Exercise brief: Give back only the lines in the records below from the one with "The FreeCAD and" to the one with "return spans", both inclusive, word for word.

[Rows from a 3D modeling dataset]
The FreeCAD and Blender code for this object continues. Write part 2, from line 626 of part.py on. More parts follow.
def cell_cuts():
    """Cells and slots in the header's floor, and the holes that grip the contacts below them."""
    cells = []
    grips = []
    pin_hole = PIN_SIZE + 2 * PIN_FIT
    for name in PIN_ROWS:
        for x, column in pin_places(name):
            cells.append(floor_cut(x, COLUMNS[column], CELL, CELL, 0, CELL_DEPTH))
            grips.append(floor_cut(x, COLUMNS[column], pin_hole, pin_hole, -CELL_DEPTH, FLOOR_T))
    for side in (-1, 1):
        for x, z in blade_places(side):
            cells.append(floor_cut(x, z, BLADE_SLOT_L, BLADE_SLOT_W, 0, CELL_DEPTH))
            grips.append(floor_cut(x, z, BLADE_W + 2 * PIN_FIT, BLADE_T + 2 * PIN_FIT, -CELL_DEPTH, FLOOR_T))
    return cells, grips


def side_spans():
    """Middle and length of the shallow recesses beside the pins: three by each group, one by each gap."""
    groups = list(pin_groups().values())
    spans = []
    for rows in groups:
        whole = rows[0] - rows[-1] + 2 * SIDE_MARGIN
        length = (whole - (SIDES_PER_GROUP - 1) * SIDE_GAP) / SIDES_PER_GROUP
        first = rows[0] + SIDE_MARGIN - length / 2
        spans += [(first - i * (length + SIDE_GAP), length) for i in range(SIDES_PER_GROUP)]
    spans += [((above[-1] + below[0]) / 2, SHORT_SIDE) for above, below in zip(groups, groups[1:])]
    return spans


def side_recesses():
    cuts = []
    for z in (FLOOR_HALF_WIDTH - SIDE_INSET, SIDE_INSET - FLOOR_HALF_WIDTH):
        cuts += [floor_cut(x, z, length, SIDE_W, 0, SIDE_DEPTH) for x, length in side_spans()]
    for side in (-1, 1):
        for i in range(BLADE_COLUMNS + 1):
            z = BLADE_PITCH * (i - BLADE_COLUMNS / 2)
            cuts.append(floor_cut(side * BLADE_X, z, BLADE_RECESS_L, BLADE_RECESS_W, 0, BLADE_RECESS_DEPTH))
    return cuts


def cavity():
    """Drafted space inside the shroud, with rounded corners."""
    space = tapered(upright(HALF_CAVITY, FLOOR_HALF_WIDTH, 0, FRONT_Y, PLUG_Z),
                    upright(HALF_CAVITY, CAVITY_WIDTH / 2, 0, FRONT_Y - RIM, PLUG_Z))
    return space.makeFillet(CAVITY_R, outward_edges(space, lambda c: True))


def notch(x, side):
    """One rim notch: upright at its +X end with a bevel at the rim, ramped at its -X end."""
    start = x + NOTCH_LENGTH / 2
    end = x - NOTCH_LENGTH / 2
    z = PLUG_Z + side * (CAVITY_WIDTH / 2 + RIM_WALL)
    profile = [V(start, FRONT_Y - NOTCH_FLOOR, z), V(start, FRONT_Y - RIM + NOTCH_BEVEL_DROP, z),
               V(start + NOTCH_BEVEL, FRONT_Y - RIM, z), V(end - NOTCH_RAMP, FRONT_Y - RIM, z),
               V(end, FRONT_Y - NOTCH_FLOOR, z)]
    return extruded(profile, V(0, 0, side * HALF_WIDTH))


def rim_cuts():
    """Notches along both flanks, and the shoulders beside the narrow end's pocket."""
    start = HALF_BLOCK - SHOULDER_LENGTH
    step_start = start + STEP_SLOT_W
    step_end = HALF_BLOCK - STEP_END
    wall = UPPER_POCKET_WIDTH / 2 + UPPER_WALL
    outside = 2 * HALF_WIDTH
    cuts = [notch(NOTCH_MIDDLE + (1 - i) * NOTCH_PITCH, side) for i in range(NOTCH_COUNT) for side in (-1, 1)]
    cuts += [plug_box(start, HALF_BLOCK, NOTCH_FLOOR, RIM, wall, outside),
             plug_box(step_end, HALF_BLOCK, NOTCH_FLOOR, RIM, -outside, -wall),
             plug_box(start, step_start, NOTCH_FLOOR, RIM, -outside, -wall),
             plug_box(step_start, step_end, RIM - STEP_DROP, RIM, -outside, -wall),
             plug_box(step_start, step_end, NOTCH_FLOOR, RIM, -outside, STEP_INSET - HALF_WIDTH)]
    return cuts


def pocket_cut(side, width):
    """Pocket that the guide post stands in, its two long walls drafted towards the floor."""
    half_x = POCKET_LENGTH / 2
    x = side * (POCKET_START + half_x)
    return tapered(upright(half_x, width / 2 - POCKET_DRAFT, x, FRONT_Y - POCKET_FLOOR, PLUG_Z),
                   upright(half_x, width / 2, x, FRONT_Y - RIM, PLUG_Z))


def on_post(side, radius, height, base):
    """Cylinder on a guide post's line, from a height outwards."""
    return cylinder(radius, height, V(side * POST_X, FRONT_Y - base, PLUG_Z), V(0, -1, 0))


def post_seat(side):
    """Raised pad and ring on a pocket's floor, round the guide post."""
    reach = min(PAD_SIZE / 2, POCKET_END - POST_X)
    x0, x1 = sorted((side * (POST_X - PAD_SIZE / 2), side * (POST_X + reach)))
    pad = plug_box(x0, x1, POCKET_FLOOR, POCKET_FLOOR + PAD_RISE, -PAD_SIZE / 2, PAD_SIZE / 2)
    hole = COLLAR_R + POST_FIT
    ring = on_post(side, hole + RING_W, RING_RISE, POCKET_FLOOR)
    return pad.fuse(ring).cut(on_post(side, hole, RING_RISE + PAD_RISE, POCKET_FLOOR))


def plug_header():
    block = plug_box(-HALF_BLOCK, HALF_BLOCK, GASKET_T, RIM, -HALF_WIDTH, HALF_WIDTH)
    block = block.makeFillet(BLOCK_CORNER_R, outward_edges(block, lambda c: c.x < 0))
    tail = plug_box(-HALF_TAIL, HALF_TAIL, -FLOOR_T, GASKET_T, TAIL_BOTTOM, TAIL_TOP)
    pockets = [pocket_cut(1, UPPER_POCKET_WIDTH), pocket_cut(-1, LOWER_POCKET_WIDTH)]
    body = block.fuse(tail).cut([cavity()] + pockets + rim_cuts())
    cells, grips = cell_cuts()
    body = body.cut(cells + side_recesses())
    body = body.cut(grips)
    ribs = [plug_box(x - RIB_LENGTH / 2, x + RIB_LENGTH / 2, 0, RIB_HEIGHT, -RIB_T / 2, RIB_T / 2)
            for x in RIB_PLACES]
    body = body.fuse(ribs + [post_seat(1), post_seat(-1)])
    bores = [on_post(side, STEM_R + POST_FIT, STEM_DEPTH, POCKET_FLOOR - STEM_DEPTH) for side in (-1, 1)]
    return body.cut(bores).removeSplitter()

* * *

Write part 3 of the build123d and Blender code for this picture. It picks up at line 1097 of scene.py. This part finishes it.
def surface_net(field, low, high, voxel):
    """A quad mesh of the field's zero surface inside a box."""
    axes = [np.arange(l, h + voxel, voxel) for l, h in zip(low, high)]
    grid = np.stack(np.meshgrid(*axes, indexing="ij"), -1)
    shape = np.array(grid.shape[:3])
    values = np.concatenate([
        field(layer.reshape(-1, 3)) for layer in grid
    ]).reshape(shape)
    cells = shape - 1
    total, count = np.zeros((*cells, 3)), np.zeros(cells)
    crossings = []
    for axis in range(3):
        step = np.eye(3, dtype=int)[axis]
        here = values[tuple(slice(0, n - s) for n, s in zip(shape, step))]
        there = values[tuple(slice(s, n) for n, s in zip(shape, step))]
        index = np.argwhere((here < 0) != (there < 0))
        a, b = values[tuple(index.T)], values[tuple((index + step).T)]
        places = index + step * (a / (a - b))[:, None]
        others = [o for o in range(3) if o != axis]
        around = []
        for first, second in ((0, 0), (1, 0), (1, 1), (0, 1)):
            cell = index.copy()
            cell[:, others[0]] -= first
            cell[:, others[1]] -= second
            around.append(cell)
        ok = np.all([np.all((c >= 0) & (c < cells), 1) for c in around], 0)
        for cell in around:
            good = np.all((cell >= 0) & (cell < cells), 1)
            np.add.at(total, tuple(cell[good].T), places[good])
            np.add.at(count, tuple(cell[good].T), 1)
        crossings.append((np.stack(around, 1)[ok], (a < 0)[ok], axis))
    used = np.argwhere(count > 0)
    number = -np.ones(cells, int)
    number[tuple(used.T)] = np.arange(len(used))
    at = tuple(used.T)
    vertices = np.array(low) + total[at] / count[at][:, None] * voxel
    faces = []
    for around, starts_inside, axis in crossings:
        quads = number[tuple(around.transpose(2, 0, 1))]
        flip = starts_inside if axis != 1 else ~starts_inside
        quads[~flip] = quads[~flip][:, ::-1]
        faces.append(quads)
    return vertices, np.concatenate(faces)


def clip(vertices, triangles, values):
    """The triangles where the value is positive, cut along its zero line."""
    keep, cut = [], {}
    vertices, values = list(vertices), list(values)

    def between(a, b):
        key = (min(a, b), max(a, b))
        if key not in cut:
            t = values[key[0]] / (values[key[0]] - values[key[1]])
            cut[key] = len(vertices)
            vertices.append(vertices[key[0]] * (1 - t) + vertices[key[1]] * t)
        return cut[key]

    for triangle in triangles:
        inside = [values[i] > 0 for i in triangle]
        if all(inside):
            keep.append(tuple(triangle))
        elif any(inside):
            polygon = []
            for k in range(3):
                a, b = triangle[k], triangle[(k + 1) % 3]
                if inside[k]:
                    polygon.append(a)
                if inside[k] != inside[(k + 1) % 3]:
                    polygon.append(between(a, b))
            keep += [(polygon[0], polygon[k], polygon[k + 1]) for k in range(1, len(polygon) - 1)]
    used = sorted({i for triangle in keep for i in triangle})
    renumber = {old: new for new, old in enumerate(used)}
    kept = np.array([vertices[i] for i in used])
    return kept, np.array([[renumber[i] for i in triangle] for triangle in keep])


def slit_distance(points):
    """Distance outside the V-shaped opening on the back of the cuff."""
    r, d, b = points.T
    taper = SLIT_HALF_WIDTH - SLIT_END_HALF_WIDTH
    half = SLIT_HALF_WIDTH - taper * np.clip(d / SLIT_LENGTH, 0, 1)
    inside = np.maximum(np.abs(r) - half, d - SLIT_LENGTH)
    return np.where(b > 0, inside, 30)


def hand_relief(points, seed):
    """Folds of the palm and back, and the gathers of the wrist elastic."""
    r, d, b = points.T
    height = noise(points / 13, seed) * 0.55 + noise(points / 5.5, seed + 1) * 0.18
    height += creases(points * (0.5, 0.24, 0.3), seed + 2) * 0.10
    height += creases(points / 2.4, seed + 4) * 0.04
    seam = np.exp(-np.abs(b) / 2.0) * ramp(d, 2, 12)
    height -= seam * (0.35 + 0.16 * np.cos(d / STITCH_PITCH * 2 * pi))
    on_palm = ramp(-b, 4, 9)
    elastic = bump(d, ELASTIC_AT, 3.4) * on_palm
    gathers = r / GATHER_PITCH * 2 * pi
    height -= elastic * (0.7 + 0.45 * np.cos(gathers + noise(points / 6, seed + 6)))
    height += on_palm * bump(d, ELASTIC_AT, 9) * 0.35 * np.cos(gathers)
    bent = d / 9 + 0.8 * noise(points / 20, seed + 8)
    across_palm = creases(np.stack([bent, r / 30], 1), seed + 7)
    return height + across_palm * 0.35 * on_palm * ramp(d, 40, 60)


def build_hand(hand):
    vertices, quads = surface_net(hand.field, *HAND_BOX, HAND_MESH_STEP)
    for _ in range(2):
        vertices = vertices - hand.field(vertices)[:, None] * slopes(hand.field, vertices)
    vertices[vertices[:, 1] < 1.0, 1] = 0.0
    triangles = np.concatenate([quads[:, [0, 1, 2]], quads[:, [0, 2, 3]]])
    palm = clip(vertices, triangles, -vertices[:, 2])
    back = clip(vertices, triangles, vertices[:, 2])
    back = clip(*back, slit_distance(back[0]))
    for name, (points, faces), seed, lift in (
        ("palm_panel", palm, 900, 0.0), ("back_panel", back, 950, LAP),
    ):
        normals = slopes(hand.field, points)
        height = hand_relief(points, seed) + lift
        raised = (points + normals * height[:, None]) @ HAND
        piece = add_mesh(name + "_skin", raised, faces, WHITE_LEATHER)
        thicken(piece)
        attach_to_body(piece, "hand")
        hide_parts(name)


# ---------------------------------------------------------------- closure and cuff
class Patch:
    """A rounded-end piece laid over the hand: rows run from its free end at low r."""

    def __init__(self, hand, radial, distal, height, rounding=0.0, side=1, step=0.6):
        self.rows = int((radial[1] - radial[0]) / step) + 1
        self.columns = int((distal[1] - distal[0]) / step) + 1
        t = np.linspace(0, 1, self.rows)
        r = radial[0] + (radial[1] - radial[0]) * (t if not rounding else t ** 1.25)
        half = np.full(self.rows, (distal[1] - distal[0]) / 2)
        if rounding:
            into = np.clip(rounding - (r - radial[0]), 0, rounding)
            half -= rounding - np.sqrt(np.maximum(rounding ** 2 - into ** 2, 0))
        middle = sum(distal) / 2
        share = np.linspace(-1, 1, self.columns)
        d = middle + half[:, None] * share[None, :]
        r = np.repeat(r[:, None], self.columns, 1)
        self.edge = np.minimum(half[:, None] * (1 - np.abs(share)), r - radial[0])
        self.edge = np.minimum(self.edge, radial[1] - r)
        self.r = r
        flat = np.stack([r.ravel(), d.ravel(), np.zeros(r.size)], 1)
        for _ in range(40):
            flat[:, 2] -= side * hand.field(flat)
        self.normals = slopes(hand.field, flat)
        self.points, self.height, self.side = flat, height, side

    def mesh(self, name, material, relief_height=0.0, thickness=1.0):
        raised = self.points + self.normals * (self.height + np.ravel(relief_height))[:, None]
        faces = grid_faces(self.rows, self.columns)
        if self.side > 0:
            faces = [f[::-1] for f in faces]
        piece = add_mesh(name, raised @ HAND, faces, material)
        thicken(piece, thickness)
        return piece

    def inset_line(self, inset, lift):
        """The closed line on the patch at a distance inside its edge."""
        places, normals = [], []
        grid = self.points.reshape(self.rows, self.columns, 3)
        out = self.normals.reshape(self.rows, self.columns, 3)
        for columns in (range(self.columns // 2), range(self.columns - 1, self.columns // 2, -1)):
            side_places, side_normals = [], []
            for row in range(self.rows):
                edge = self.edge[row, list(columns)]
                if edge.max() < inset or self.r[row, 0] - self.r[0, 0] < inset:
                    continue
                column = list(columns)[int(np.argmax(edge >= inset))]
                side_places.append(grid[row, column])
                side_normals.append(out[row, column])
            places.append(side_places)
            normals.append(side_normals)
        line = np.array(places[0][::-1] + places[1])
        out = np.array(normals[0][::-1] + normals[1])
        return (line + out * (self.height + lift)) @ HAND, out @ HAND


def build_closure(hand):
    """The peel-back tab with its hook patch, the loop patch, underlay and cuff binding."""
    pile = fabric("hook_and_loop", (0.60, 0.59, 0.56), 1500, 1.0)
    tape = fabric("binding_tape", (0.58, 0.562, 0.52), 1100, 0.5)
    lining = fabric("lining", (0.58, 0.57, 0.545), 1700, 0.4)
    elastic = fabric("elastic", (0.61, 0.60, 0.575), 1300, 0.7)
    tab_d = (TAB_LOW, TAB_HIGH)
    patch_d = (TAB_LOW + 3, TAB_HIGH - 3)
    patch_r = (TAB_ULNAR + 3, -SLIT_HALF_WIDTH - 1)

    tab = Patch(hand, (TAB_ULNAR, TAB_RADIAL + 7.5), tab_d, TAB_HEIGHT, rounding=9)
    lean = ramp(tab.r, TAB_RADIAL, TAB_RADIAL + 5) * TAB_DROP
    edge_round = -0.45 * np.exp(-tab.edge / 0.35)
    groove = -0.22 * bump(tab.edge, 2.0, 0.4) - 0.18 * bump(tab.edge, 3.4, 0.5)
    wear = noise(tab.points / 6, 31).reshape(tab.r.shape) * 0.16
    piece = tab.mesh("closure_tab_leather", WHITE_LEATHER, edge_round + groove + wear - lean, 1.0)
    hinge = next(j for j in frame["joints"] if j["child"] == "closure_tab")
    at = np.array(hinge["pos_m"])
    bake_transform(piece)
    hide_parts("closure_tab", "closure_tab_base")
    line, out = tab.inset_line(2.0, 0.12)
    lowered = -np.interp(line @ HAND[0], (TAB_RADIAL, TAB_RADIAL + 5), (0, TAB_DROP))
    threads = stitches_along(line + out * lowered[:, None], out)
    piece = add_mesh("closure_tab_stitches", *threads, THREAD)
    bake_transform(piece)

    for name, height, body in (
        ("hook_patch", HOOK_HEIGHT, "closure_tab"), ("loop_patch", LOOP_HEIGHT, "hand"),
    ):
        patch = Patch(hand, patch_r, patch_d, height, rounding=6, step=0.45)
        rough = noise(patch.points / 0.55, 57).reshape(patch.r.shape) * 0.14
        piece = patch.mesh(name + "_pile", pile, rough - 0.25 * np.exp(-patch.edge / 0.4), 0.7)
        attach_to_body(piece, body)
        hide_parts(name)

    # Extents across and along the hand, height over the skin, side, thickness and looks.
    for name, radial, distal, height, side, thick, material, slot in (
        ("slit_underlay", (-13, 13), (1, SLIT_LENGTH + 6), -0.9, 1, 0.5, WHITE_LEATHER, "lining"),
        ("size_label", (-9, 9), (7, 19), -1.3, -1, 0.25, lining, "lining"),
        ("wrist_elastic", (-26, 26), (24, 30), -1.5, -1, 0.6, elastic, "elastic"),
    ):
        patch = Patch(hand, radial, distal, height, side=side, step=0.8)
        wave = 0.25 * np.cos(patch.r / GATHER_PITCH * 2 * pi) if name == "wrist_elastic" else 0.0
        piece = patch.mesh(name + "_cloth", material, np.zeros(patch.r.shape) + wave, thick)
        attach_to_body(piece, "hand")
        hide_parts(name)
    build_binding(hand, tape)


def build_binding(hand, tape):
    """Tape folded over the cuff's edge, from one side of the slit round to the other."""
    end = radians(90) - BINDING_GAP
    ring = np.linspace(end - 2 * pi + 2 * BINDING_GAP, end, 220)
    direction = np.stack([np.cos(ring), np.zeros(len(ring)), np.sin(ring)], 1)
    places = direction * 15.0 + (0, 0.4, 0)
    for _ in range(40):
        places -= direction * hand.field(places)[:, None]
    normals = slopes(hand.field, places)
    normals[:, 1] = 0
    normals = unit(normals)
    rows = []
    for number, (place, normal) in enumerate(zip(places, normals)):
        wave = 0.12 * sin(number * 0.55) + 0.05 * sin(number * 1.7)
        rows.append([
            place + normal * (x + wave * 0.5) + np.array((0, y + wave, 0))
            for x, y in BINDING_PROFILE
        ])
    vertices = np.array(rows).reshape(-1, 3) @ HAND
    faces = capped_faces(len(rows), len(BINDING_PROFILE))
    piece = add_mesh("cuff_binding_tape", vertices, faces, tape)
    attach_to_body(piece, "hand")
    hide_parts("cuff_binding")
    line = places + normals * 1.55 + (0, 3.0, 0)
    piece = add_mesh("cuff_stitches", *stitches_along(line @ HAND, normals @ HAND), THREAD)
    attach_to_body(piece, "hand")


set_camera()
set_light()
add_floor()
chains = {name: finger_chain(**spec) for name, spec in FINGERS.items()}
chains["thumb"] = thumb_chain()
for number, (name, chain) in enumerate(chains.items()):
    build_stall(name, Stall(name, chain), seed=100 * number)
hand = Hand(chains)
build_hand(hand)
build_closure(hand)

Task result:
The FreeCAD and Blender code for this object continues. Write part 2, from line 626 of part.py on. More parts follow.
def cell_cuts():
    """Cells and slots in the header's floor, and the holes that grip the contacts below them."""
    cells = []
    grips = []
    pin_hole = PIN_SIZE + 2 * PIN_FIT
    for name in PIN_ROWS:
        for x, column in pin_places(name):
            cells.append(floor_cut(x, COLUMNS[column], CELL, CELL, 0, CELL_DEPTH))
            grips.append(floor_cut(x, COLUMNS[column], pin_hole, pin_hole, -CELL_DEPTH, FLOOR_T))
    for side in (-1, 1):
        for x, z in blade_places(side):
            cells.append(floor_cut(x, z, BLADE_SLOT_L, BLADE_SLOT_W, 0, CELL_DEPTH))
            grips.append(floor_cut(x, z, BLADE_W + 2 * PIN_FIT, BLADE_T + 2 * PIN_FIT, -CELL_DEPTH, FLOOR_T))
    return cells, grips


def side_spans():
    """Middle and length of the shallow recesses beside the pins: three by each group, one by each gap."""
    groups = list(pin_groups().values())
    spans = []
    for rows in groups:
        whole = rows[0] - rows[-1] + 2 * SIDE_MARGIN
        length = (whole - (SIDES_PER_GROUP - 1) * SIDE_GAP) / SIDES_PER_GROUP
        first = rows[0] + SIDE_MARGIN - length / 2
        spans += [(first - i * (length + SIDE_GAP), length) for i in range(SIDES_PER_GROUP)]
    spans += [((above[-1] + below[0]) / 2, SHORT_SIDE) for above, below in zip(groups, groups[1:])]
    return spans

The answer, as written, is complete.